JOB: Everything from the line containing "the cutter head" through the line containing "bpy.context.scene.collection.objects.link(empty)" must be quoted exactly; everything else is left out.

+++

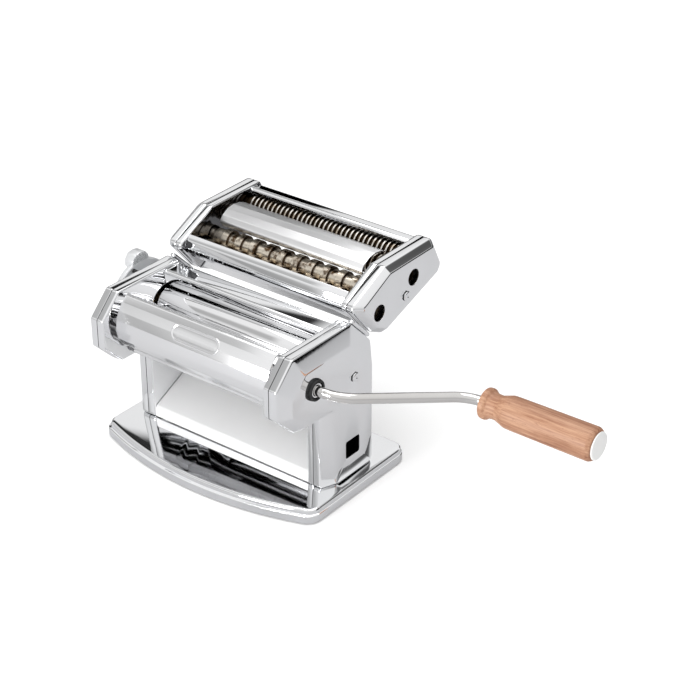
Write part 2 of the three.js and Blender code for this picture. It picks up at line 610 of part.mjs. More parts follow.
const HUB_R = 9;
const SPRING_POCKET = 7.2;
function dialPiece() {
  const body = turned([
    [dialIn, SHAFT_R + FIT], [dialIn, DIAL.radius - 0.8], [dialIn - 0.8, DIAL.radius],
    [dialOut + 1, DIAL.radius], [dialOut, DIAL.radius - 1], [dialOut, HUB_R], [hubOut, HUB_R - 0.6],
    [hubOut, SPRING_POCKET],
    [dialIn - 2, SPRING_POCKET], [dialIn - 2, SHAFT_R + FIT], [dialIn, SHAFT_R + FIT],
  ], DIAL_Y, AXIS_Z, 40);
  const rimZ = AXIS_Z + DIAL.radius;
  const lug = bar([
    [DIAL_Y - LUG.half, rimZ - LUG.foot], [DIAL_Y + LUG.half, rimZ - LUG.foot],
    [DIAL_Y + LUG.half, rimZ + LUG.shoulder], ...arc(DIAL_Y, rimZ - LUG.crown, LUG.half + 0.4, 40, 140, 6),
    [DIAL_Y - LUG.half, rimZ + LUG.shoulder],
  ], dialOut - LUG.proud, dialIn);
  const [py, pz] = pinPlace(PIN.angle);
  return cut(join(body, lug), rod(dialOut - 1, dialIn + 1, PIN.radius + FIT, py, pz, 12));
}
piece("adjuster_dial", dialPiece(), GREY);

const [pinY, pinZ] = pinPlace(PIN.angle);
piece("adjuster_pin", rod(dialOut - 0.4, -X_FACE - RUN, PIN.radius, pinY, pinZ, 12), BLACK);

const washerX = hubOut + 0.5;
const washer = ring(washerX - 1, washerX, SHAFT_R + FIT, SPRING_POCKET - 0.5, DIAL_Y, AXIS_Z, 20);
piece("adjuster_washer", washer, STEEL);

/** Wave washer between the dial's pocket and the retaining washer, at its pressed height. */
function waveWasher() {
  const free = washerX - (dialIn - 2 - DIAL.pull);
  const thickness = 0.5;
  const rise = (Math.abs(free) - thickness) / 2 - FIT;
  const middle = washerX - free / 2;
  const inner = SHAFT_R + 0.6;
  const outer = SPRING_POCKET - 0.6;
  const section = [[-0.5, inner], [-0.5, outer], [0.5, outer], [0.5, inner]];
  return loft(Array.from({ length: 36 }, (_, i) => {
    const t = (i * FULL) / 36;
    const x = middle + rise * Math.cos(3 * t);
    return section.map(([half, r]) => (
      new THREE.Vector3(x + half * thickness, DIAL_Y + r * Math.cos(t), AXIS_Z + r * Math.sin(t))
    ));
  }), true);
}
piece("adjuster_spring", waveWasher(), STEEL);

// ---- cutter head, built level about the first drive hole ---------------
const CUT_END = [
  [-8.6, -14], [2.9, -24.6], [CUTTER.pair + 30.1, -21.6], [CUTTER.pair + 38.4, -14.7],
  [CUTTER.pair + 33.5, 11.4], [20.6, 27.5], [-23.4, 19.7],
];
const CUT_EASE = 4;
const cutterOutline = (inset) => eased(insetOutline(CUT_END, inset), CUT_EASE);
const pairX = [0, CUTTER.pair];
const shafts = pairX.flatMap((u) => [[u, 0], [u + CUT.spacing, 0]]);
const shaftHoles = (x0, x1, radius, list) => list.map(([u, v]) => rod(x0, x1, radius, u, v, 16));
const cutRivet = [(CUT.spacing + CUTTER.pair) / 2 + 2, -9.5];

function cutterCheek() {
  const plate = bar(cutterOutline(0), X_IN, X_RIM);
  const hollow = bar(cutterOutline(CHEEK_SHEET), X_PLATE, X_RIM + 1);
  return cut(
    plate, hollow, ...shaftHoles(X_IN - 1, X_RIM + 1, CUT_JOURNAL_R + RUN, shafts),
    ...shaftHoles(X_IN - 1, X_RIM + 1, RIVET.shank + FIT, [cutRivet]),
  );
}
piece("cutter_right_cheek", cutterCheek(), CHROME, cutterParts);
piece("cutter_left_cheek", mirrored(cutterCheek()), CHROME, cutterParts);

const DRIVE_HOLE_R = 6.7;
function cutterCover(driveHoles) {
  const bevelled = (inset, depth) => loft([
    ringAt(cutterOutline(inset), X_COVER - depth), ringAt(cutterOutline(inset), X_DRUM - depth / 2),
    ringAt(cutterOutline(inset + CUTTER.bevel), X_FACE - depth),
  ]);
  return cut(
    bevelled(0, 0), bevelled(SHEET, SHEET), ...shaftHoles(X_COVER, X_FACE + 1, RIVET.shank + FIT, [cutRivet]),
    ...shaftHoles(X_COVER, X_FACE + 1, DRIVE_HOLE_R, driveHoles),
  );
}
piece("cutter_right_cover", cutterCover(pairX.map((u) => [u, 0])), CHROME, cutterParts);
piece("cutter_left_cover", mirrored(cutterCover([])), CHROME, cutterParts);

const cutterRivet = rivet(X_IN - FIT, ...cutRivet);
piece("cutter_right_rivet", cutterRivet, CHROME, cutterParts);
piece("cutter_left_rivet", mirrored(cutterRivet), CHROME, cutterParts);

const frontPlate = [
  [-9, 22], [-13.5, 19.6], [-17, 14.5], [-17.4, 10.5], [-16, 6], [-8.6, -10], [-6, -13.5], [-1, -15.5],
];
piece("cutter_front_plate", bar(folded(frontPlate, SHEET), -X_SHEET, X_SHEET), CHROME, cutterParts);
const hoodPath = [
  [CUT.spacing + 3.8, 11], [CUT.spacing + 1.6, 18.4], [CUT.spacing + 6, 21.4], [CUT.spacing + 12, 22.6],
  [CUT.spacing + 19, 21.6], [CUT.spacing + 26, 18.4], [CUT.spacing + 31, 14],
];
piece("cutter_hood", bar(folded(hoodPath, -SHEET), -X_SHEET + 8, X_SHEET - 8), CHROME, cutterParts);
const rearBack = CUTTER.pair + 34.4;
const rearCutPath = [
  [rearBack - 15, 12.4], [rearBack - 12, 13.6], [rearBack - 4, 10.4], [rearBack, 4], [rearBack + 1, -12],
  [rearBack - 4, -18.4], [rearBack - 14, -20.4],
];
piece("cutter_rear_cover", bar(folded(rearCutPath, -SHEET), -X_SHEET, X_SHEET), CHROME, cutterParts);

/** Profile of a cutter: ridges and grooves in turn, with its two journals. */
function cutterProfile(count, shift, farEnd) {
  const pitch = (ROLLER_LENGTH - 4) / (count + 0.5);
  const low = CUT.radius - CUT.groove;
  const profile = [
    [-X_RIM, 0], [-X_RIM, CUT_JOURNAL_R], [-halfRoller + 1, CUT_JOURNAL_R], [-halfRoller + 1, low],
  ];
  for (let i = 0; i < count; i += 1) {
    const from = -halfRoller + 2 + (i + shift) * pitch;
    profile.push([from + CUT.side, low], [from + CUT.side, CUT.radius]);
    profile.push([from + pitch / 2 - CUT.side, CUT.radius], [from + pitch / 2 - CUT.side, low]);
  }
  profile.push([halfRoller - 1, low], [halfRoller - 1, CUT_JOURNAL_R], [farEnd, CUT_JOURNAL_R], [farEnd, 0]);
  return profile;
}
const CUT_GEAR_X = X_COVER + 0.4;
const cutGearEnd = CUT_GEAR_X + CUT_GEAR.width;
for (const [kind, u, count, segments] of [["wide", 0, CUT.wide, 14], ["fine", CUTTER.pair, CUT.fine, 10]]) {
  const drive = turned(cutterProfile(count, 0, X_FACE - 1), u, 0, segments);
  const socket = rod(X_FACE - 24, X_FACE, ROD_R + FIT, u, 0, 16);
  piece(`${kind}_cutter_front`, cut(drive, socket), DARK_STEEL, cutterParts);
  const driven = turned(cutterProfile(count, 0.5, cutGearEnd + 0.8), u + CUT.spacing, 0, segments);
  piece(`${kind}_cutter_rear`, driven, DARK_STEEL, cutterParts);
  const pitch = CUT.spacing / 2;
  const bore = CUT_JOURNAL_R + FIT;
  const gearOn = (at, phase) => gear(CUT_GEAR, pitch, bore, CUT_GEAR_X, cutGearEnd, at, 0, phase);
  piece(`${kind}_gear_front`, gearOn(u, 0), DARK_STEEL, cutterParts);
  piece(`${kind}_gear_rear`, gearOn(u + CUT.spacing, 0.5), DARK_STEEL, cutterParts);
  const middle = u + CUT.spacing / 2;
  const under = -CUT.radius - 1.2;
  piece(`${kind}_stripper`, bar([
    [middle - 4, under - 3.4], [middle + 4, under - 3.4], [middle + 2.4, under - 0.6], [middle, under + 2.8],
    [middle - 2.4, under - 0.6],
  ], -X_SHEET, X_SHEET), STEEL, cutterParts);
}

// ---- the assembled machine ---------------------------------------------
const machine = new THREE.Group();
const meshOf = ([name, geometry, material]) => {
  const mesh = new THREE.Mesh(geometry, material);
  mesh.name = name;
  return mesh;
};
machine.add(...parts.map(meshOf));

const cutterHead = new THREE.Group();
cutterHead.add(...cutterParts.map(meshOf));
cutterHead.rotation.x = THREE.MathUtils.degToRad(CUTTER.tilt);
cutterHead.position.set(0, AXIS_Y + CUTTER.y, AXIS_Z + CUTTER.z);
machine.add(cutterHead);

// rails lie along the rear chamfer of the head, one at each end of the cutter head
for (const [name, side] of [["cutter_right_rail", 1], ["cutter_left_rail", -1]]) {
  const capsule = new THREE.CapsuleGeometry(RAIL.radius, RAIL.length - 2 * RAIL.radius, 3, 12);
  capsule.scale(RAIL.width / (2 * RAIL.radius), 1, 1);
  const rail = meshOf([name, closed(capsule), CHROME]);
  const clear = (RAIL.radius + FIT) / Math.SQRT2;
  rail.rotation.x = -Math.PI / 4;
  rail.position.set(
    side * (X_DRUM - RAIL.width / 2),
    LEG_REAR_Y - HEAD.chamferRear / 2 + clear,
    TOP_Z - HEAD.chamferRear / 2 + clear,
  );
  machine.add(rail);
}

// the frame's origin: middle of the machine's outline, on the table
machine.updateMatrixWorld(true);
const extent = new THREE.Box3().setFromObject(machine);
const middle = extent.getCenter(new THREE.Vector3());
machine.position.set(-middle.x, -middle.y, -extent.min.z);

export default machine;
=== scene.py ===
"""Looks of a hand-cranked pasta roller machine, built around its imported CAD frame.

Sizes are in millimetres in the maker's datum: X along the rollers from the machine's
middle, Y to the rear, Z up from the table, with the front roller's axis at Y -36.
"""

import logging
import math
from dataclasses import dataclass, field
from enum import Enum
from typing import Iterable, Sequence

import bpy
from mathutils import Matrix, Vector


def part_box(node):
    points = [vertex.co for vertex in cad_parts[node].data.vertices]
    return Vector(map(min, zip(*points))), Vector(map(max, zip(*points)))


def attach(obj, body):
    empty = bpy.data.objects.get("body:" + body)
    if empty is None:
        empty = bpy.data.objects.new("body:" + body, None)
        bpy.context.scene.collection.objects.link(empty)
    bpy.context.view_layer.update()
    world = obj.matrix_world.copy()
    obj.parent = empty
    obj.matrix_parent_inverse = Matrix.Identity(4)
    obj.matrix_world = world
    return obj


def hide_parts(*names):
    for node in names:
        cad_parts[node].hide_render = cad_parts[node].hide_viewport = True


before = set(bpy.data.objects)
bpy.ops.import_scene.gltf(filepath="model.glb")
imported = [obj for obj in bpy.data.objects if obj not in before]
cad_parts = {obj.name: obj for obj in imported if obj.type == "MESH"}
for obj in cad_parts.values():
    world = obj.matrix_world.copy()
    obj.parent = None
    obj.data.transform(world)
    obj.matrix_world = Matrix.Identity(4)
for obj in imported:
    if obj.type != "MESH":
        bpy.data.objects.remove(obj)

LOG = logging.getLogger("pasta_machine")
MM = 0.001
AXIS_Y = -36.0
AXIS_Z = 106.5
REAR_Y = -1.8
X_SHEET = 78.2

Outline = list[tuple[float, float]]


def datum() -> Vector:
    """Place of the maker's datum in the frame, in metres.

    Returns:
        The datum.
    """
    base_low, base_high = (Vector(corner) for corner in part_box("base_pan"))
    roller_low, roller_high = (Vector(corner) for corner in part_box("front_roller"))
    middle_x = (base_low.x + base_high.x) / 2
    axis_y = (roller_low.y + roller_high.y) / 2
    return Vector((middle_x, axis_y - AXIS_Y * MM, 0.0))


DATUM = datum()


def place(x: float, y: float, z: float) -> Vector:
    """A point of the maker's datum in metres in the frame."""
    return DATUM + Vector((x, y, z)) * MM


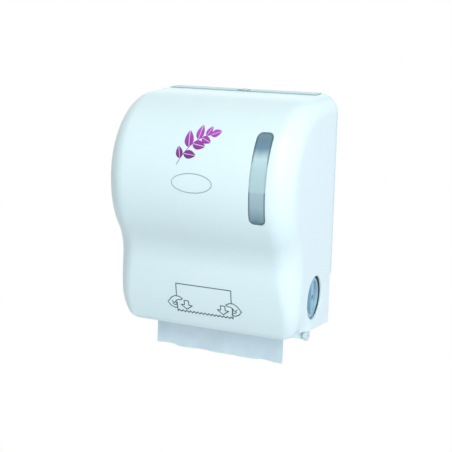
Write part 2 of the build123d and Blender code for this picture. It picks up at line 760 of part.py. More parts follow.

+++

TASK ANSWER:
// rails lie along the rear chamfer of the head, one at each end of the cutter head
for (const [name, side] of [["cutter_right_rail", 1], ["cutter_left_rail", -1]]) {
  const capsule = new THREE.CapsuleGeometry(RAIL.radius, RAIL.length - 2 * RAIL.radius, 3, 12);
  capsule.scale(RAIL.width / (2 * RAIL.radius), 1, 1);
  const rail = meshOf([name, closed(capsule), CHROME]);
  const clear = (RAIL.radius + FIT) / Math.SQRT2;
  rail.rotation.x = -Math.PI / 4;
  rail.position.set(
    side * (X_DRUM - RAIL.width / 2),
    LEG_REAR_Y - HEAD.chamferRear / 2 + clear,
    TOP_Z - HEAD.chamferRear / 2 + clear,
  );
  machine.add(rail);
}

// the frame's origin: middle of the machine's outline, on the table
machine.updateMatrixWorld(true);
const extent = new THREE.Box3().setFromObject(machine);
const middle = extent.getCenter(new THREE.Vector3());
machine.position.set(-middle.x, -middle.y, -extent.min.z);

export default machine;
=== scene.py ===
"""Looks of a hand-cranked pasta roller machine, built around its imported CAD frame.

Sizes are in millimetres in the maker's datum: X along the rollers from the machine's
middle, Y to the rear, Z up from the table, with the front roller's axis at Y -36.
"""

import logging
import math
from dataclasses import dataclass, field
from enum import Enum
from typing import Iterable, Sequence

import bpy
from mathutils import Matrix, Vector


def part_box(node):
    points = [vertex.co for vertex in cad_parts[node].data.vertices]
    return Vector(map(min, zip(*points))), Vector(map(max, zip(*points)))


def attach(obj, body):
    empty = bpy.data.objects.get("body:" + body)
    if empty is None:
        empty = bpy.data.objects.new("body:" + body, None)
        bpy.context.scene.collection.objects.link(empty)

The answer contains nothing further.